Food security and livelihoods (FSL) is a core component of International Medical Corps’ program strategy in Yemen. In addition to providing conventional food assistance linked with sustainable livelihoods, we have a comprehensive program for food distribution using vouchers specifically for families affected by malnutrition. Our program to replace valuable livestock lost in the fighting helps regenerate wealth and strengthen household incomes. Working with our health and nutrition teams, our FSL team selects recipients of new livestock based on criteria developed in consultation with communities. Technical training on business and financial management is also available to support sustainable livelihoods. Currently, more than 1,300 households are being supported through the livestock assistance program in three governorates.

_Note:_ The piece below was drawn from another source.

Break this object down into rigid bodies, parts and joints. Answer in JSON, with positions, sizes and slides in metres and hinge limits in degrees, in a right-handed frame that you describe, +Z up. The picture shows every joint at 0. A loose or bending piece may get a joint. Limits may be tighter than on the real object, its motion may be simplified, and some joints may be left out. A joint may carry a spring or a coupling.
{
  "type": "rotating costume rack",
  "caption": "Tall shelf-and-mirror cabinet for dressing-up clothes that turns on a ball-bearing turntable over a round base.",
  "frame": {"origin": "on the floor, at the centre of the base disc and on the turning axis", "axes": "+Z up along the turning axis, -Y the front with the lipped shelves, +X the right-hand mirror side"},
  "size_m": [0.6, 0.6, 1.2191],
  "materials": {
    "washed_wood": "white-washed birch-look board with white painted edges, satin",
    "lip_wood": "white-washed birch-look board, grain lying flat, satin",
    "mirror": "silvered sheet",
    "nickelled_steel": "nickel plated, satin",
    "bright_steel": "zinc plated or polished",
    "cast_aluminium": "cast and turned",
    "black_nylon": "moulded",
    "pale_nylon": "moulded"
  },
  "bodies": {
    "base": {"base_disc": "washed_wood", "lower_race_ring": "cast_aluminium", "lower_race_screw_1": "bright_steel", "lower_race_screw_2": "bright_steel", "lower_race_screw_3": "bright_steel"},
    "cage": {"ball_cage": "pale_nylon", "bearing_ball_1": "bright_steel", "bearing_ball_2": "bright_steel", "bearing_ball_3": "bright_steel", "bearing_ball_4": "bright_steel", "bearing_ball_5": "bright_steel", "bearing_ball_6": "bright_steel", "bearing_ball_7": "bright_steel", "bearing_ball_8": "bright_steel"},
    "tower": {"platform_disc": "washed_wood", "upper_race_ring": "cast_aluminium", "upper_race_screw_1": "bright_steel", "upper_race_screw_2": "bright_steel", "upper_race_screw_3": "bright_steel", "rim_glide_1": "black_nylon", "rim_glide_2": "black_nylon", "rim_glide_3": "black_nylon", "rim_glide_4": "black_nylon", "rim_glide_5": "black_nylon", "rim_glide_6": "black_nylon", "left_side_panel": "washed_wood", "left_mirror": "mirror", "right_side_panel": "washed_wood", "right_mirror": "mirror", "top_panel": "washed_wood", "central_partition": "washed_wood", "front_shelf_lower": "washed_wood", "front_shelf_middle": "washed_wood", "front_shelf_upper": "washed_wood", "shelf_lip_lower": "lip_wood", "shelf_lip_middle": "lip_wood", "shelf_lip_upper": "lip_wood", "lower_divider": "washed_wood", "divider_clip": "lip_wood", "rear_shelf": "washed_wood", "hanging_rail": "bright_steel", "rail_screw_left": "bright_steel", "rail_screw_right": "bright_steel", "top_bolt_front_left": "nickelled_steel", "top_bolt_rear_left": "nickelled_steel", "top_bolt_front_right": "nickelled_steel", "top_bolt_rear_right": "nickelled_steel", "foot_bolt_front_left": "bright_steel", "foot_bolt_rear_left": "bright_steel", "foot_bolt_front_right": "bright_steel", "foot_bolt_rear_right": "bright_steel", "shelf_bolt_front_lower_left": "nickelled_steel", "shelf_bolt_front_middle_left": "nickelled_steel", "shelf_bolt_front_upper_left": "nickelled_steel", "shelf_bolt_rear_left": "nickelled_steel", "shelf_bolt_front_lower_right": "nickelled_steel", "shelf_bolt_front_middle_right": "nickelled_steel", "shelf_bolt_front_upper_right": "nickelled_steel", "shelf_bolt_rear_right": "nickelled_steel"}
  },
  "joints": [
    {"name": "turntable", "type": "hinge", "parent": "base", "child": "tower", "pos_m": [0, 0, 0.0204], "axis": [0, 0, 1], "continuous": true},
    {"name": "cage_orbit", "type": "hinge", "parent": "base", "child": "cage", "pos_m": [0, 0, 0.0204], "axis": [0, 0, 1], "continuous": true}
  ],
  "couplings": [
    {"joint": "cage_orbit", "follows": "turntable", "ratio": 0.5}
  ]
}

Monitoring, Evaluation, Accountability and Learning

International Medical Corps has an MEAL team in Yemen that systematically tracks outputs and outcomes of our programs and gathers beneficiary feedback for continuous improvement. To this end, we have developed District Health Information System 2 (DHIS2), an open-source data collection, aggregation and reporting software package that enables International Medical Corps to have access to timely data, minimize errors and help us make evidence-based decisions related to our programs. Whenever possible, the system captures data or information on interventions, disaggregated by sex, age and deprived groups, including the disabled.

We also use other technical systems, including accountability to affected population (AAP) and community-based feedback and response mechanism (CBFRM), based on the global International Medical Corps CBFRM framework.

Protection Mainstreaming

Protection and gender-based violence (GBV) prevention programming remain the most sensitive interventions in Yemen, both because of the extreme cultural sensitivities that surround them and because they often occur in areas where armed conflict and critical food shortages force communities to focus on survival. To promote protection mainstreaming across all sectors, International Medical Corps employs staff devoted solely to protection mainstreaming, ensuring that interventions are aligned to all applicable international protection standards in the health, nutrition, WASH and FSL programs.

Protection mainstreaming efforts within our Yemen mission are conducted in close coordination and communication with the United Nations’ GBV Sub-Cluster and Protection Cluster in the country.  All International Medical Corps program staff, as well as monitoring, evaluation, accountability and learning (MEAL) staff are trained on how to include protection in planned activities. International Medical Corps monitoring tools are designed to capture the key elements of beneficiary protection as set out in approved guidelines.